*AIM OF THE TASK:*
Locate each line holding the string "rigid" and copy it.

*ENTRIES:*
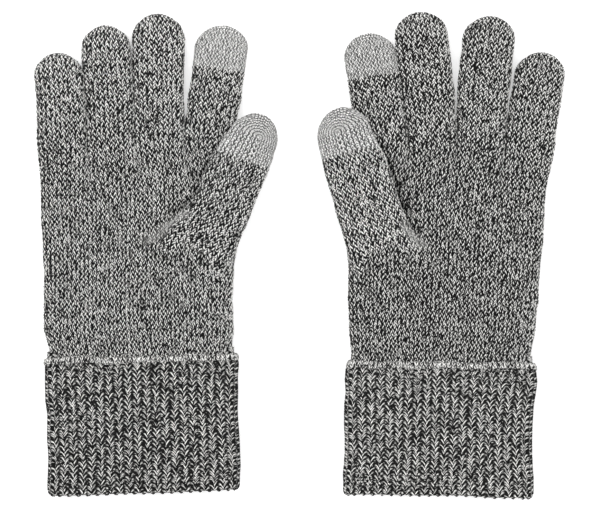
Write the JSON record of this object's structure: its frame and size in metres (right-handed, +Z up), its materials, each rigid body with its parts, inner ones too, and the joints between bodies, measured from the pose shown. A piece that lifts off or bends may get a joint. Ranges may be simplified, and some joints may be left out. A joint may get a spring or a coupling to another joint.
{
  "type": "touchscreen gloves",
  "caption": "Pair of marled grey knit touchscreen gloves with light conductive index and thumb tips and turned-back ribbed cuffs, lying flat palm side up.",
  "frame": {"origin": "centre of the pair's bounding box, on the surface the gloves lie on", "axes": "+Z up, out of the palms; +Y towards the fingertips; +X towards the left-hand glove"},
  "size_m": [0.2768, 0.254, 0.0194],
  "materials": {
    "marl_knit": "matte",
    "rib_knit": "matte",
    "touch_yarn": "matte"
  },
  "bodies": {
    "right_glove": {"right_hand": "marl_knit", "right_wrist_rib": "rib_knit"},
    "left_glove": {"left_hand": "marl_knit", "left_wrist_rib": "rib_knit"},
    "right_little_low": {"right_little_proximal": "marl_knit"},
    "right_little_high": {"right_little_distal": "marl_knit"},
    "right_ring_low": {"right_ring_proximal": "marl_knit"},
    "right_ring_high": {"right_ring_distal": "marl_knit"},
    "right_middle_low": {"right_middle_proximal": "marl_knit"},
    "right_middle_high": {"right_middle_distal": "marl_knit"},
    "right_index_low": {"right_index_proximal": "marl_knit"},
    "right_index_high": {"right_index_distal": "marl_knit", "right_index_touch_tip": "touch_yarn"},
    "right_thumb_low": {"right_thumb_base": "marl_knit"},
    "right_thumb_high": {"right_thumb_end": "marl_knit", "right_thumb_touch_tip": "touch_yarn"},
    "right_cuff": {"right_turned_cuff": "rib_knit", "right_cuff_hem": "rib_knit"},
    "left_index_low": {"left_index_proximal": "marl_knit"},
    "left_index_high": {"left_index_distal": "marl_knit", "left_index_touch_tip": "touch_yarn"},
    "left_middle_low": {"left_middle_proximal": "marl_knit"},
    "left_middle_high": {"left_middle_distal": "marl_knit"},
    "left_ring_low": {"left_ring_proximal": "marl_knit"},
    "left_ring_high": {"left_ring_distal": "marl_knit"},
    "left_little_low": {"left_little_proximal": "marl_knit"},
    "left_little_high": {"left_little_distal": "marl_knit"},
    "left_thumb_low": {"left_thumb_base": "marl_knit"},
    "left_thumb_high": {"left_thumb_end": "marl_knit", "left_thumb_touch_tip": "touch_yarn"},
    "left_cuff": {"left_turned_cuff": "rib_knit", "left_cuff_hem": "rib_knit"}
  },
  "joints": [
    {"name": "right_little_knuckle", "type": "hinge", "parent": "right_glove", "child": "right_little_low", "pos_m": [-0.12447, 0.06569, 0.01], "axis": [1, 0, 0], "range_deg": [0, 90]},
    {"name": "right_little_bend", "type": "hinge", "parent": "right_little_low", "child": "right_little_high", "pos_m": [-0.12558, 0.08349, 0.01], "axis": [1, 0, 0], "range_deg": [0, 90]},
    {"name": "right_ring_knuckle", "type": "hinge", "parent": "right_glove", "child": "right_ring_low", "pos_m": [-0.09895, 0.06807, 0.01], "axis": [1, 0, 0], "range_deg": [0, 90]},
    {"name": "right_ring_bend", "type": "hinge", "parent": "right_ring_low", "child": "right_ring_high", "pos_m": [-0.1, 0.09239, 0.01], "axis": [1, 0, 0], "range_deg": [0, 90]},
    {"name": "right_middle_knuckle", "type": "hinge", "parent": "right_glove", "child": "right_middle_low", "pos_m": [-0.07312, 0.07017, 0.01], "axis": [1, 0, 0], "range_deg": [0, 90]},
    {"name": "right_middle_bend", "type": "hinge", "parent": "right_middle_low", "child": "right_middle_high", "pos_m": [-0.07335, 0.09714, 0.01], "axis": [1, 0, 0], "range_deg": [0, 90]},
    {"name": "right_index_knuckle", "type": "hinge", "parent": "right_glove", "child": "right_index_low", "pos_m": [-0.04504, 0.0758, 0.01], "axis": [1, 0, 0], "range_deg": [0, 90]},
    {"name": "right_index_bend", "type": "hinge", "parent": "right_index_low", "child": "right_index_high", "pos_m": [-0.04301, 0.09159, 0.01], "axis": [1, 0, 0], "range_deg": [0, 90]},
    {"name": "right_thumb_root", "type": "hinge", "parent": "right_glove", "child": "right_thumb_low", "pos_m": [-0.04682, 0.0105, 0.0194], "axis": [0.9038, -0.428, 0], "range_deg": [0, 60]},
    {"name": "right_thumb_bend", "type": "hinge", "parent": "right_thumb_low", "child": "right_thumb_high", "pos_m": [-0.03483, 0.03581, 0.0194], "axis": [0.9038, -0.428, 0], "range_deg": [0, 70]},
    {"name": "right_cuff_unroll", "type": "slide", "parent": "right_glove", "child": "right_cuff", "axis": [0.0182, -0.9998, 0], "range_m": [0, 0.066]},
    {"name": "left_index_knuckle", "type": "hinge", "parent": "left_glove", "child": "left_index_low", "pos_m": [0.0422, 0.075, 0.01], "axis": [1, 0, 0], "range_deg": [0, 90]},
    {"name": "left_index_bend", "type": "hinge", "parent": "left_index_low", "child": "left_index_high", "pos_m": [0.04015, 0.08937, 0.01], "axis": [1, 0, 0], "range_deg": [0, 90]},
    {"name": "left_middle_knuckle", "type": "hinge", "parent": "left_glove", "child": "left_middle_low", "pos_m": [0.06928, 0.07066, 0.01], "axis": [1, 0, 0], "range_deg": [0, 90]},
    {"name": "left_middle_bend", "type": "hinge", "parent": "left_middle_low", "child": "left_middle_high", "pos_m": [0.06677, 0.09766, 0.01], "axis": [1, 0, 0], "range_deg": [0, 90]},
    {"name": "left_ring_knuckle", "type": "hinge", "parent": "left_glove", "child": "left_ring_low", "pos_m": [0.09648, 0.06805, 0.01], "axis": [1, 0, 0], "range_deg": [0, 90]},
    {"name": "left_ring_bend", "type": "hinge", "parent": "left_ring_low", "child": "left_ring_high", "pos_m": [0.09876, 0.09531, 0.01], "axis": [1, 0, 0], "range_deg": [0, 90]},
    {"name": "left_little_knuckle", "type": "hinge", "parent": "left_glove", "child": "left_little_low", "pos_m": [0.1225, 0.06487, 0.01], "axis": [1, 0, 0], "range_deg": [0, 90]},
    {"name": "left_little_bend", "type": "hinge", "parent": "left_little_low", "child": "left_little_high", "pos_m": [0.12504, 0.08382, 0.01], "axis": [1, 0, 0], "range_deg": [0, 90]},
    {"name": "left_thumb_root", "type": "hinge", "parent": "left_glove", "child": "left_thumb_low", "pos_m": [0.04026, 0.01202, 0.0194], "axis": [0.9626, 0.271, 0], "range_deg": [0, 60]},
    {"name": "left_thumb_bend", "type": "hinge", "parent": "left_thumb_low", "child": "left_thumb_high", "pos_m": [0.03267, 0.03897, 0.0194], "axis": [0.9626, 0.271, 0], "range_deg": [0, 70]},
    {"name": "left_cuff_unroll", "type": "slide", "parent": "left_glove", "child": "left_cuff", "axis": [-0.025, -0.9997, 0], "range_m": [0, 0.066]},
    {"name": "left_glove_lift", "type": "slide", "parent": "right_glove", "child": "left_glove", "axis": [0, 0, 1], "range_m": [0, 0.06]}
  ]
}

==

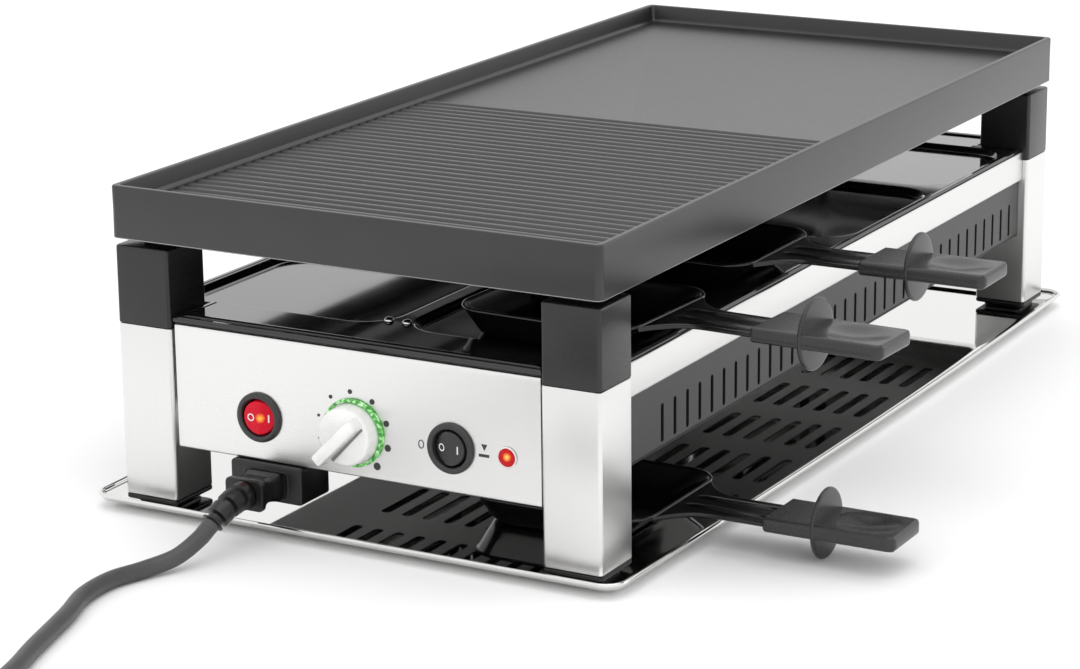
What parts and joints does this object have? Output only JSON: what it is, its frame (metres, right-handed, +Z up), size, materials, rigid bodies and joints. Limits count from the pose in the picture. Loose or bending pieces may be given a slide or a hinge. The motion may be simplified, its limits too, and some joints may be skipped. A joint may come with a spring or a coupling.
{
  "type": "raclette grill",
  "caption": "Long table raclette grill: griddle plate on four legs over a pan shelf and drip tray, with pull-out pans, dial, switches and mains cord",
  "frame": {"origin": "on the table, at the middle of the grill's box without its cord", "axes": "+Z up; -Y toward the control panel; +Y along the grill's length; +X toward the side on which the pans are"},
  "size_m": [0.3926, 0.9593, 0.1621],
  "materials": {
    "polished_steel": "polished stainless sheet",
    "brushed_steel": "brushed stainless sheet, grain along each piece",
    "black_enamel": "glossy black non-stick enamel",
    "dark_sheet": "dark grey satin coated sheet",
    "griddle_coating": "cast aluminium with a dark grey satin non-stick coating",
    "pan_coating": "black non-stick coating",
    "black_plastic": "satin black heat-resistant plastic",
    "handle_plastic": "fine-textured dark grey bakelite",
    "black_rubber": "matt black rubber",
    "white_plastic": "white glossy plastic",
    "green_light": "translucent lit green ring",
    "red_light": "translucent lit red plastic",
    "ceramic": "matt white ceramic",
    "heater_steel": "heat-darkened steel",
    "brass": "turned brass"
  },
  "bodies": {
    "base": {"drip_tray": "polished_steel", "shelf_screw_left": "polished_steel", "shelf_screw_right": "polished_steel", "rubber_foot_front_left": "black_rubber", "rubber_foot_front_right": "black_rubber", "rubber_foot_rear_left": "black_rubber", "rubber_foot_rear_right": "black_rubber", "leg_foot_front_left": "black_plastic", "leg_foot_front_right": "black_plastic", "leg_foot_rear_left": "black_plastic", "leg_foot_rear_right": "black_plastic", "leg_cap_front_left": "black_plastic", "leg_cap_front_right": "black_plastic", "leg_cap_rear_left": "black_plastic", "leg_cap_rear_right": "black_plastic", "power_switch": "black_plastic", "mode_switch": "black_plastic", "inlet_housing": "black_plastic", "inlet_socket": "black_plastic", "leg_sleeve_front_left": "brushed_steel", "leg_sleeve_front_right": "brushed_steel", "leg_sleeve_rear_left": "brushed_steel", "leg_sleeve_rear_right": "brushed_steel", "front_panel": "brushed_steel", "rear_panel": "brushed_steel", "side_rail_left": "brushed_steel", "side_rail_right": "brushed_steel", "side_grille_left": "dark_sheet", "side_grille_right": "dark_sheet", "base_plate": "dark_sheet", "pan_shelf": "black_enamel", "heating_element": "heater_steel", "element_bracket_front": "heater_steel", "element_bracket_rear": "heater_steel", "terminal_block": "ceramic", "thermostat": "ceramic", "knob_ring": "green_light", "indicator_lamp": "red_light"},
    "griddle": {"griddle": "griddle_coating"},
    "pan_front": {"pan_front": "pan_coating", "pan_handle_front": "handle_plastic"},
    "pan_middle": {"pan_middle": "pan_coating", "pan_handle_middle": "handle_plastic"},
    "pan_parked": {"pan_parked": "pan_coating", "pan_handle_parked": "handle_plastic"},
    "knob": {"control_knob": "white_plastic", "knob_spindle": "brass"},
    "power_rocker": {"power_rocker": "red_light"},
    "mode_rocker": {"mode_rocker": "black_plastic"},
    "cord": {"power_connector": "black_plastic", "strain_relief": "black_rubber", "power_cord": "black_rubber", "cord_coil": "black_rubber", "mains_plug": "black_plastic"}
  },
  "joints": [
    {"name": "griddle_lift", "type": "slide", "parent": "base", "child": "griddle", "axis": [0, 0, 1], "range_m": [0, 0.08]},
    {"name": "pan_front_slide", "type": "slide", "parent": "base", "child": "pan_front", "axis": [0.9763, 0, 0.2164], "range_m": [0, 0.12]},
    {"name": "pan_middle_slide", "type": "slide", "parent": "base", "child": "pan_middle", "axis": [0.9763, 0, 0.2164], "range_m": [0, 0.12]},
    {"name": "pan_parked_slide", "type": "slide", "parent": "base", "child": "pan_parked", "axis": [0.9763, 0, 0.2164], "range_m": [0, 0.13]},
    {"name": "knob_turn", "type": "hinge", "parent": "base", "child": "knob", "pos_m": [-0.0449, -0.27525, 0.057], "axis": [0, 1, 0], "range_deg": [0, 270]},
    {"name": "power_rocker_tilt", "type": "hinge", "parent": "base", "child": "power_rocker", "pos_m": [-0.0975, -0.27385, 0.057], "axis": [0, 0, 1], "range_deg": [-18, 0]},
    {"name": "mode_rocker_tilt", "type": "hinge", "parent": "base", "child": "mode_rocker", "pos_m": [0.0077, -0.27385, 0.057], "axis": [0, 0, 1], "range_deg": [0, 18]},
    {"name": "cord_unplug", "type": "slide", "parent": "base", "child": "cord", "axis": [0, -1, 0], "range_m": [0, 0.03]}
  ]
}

*SOLUTION:*
Write the JSON record of this object's structure: its frame and size in metres (right-handed, +Z up), its materials, each rigid body with its parts, inner ones too, and the joints between bodies, measured from the pose shown. A piece that lifts off or bends may get a joint. Ranges may be simplified, and some joints may be left out. A joint may get a spring or a coupling to another joint.
What parts and joints does this object have? Output only JSON: what it is, its frame (metres, right-handed, +Z up), size, materials, rigid bodies and joints. Limits count from the pose in the picture. Loose or bending pieces may be given a slide or a hinge. The motion may be simplified, its limits too, and some joints may be skipped. A joint may come with a spring or a coupling.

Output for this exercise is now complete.